Allg. Zeitung Mainz: Schwammig / Kommentar zur Regelung der Beschneidung

Als das Landgericht Köln im Mai die bei Juden und
Muslimen übliche Beschneidung von männlichen Neugeborenen und
Kleinkindern als grundsätzlich strafbare Körperverletzung bewertet
hat, war der Aufschrei groß. Nicht nur in Deutschland, sondern
weltweit. Und bei dieser Reaktion stand und steht leider keinesfalls
das Wohl des Kindes im Vordergrund. Es geht vielmehr um
Religionsfreiheit – also um Politik. Und im Fall des historisch
vorbelasteten Deutschland geht es ganz besonders um die Frage, wie
man mit einem zentralen Ritual im Leben gläubiger Juden umgeht.
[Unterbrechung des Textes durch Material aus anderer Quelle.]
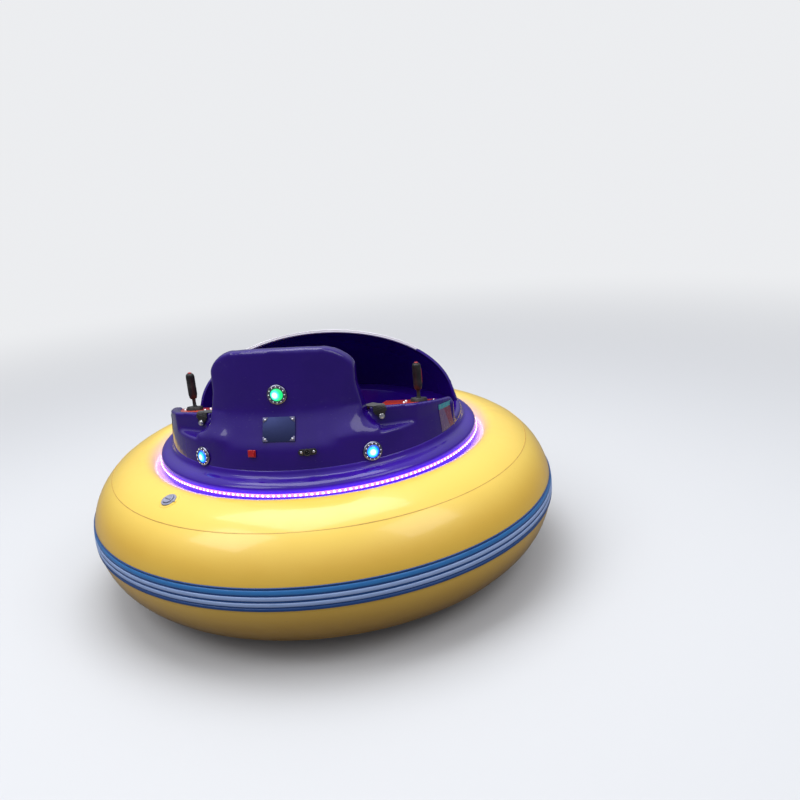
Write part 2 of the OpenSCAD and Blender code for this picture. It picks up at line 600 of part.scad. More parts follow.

Dass
die ehemalige Vorsitzende des Zentralrats der Juden, Charlotte
Knobloch, wegen des Kölner Urteils die jüdische Existenz in
Deutschland bereits in Gefahr sieht, macht deutlich, wie schwierig
die Lage ist. Selbst im Deutschen Ethikrat ist man sich bewusst, dass
das Thema ein weniger heißes Eisen wäre, wenn die Beschneidung „nur“
ein muslimisches Ritual wäre. Deshalb musste die rechtliche
Unsicherheit im Spannungsfeld zwischen dem Recht auf körperliche
Unversehrtheit einerseits und der Religionsfreiheit andererseits
schnell geregelt werden. Zu schnell, wie man am jetzt vorgelegten
Eckpunkte-Papier sieht. Darin wimmelt es nur so von schwammigen
Formulierungen und nicht nachvollziehbaren Ausnahmeregelungen. Es ist
der Versuch, Beschneidungen, so wie sie aktuell durchgeführt werden,
nahezu ohne Abweichungen und Einschränkungen zu legalisieren. Sogar
mit dem Zusatz, dass eine religiöse Motivation für die Zulässigkeit
des Eingriffs gar nicht entscheidend sein soll. Die Frage, ob ein
Kind bei diesem Ritual Schmerz verspürt, Angst hat, gar traumatisiert
wird, tritt offensichtlich komplett in den Hintergrund.